Listen to the noisy speech.

sound(noisyAudio,fs)

Listen to the denoised speech from the network with fully connected layers.

sound(denoisedAudioFullyConnected,fs)

Listen to the denoised speech from the network with convolutional layers.

sound(denoisedAudioFullyConvolutional,fs)

Listen to clean speech.

sound(cleanAudio,fs)

You can test more files from the datastore by calling testDenoisingNets. The function produces the time-domain and frequency-domain plots highlighted above, and also returns the clean, noisy, and denoised audio signals.

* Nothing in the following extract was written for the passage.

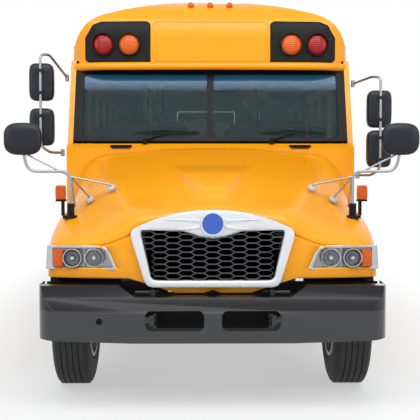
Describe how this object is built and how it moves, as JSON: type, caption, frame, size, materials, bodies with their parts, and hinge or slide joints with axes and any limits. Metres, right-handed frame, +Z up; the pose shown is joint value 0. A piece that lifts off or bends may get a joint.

[cleanAudio,noisyAudio,denoisedAudioFullyConnected,denoisedAudioFullyConvolutional] = testDenoisingNets(adsTest,denoiseNetFullyConnected,denoiseNetFullyConvolutional,noisyMean,noisyStd,cleanMean,cleanStd);

Real-Time Application

The procedure in the previous section passes the entire spectrum of the noisy signal to predict. This is not suitable for real-time applications where low latency is a requirement.

Run speechDenoisingRealtimeApp for an example of how to simulate a streaming, real-time version of the denoising network. The app uses the network with fully connected layers. The audio frame length is equal to the STFT hop size, which is 0.25 * 256 = 64 samples.

speechDenoisingRealtimeApp launches a User Interface (UI) designed to interact with the simulation. The UI enables you to tune parameters and the results are reflected in the simulation instantly. You can also enable/disable a noise gate that operates on the denoised output to further reduce the noise, as well as tune the attack time, release time, and threshold of the noise gate. You can listen to the noisy, clean or denoised audio from the UI.

The scope plots the clean, noisy and denoised signals, as well as the gain of the noise gate.

References

[1] https://commonvoice.mozilla.org/

[2] "Experiments on Deep Learning for Speech Denoising", Ding Liu, Paris Smaragdis, Minje Kim, INTERSPEECH, 2014.

[3] "A Fully Convolutional Neural Network for Speech Enhancement", Se Rim Park, Jin Won Lee, INTERSPEECH, 2017.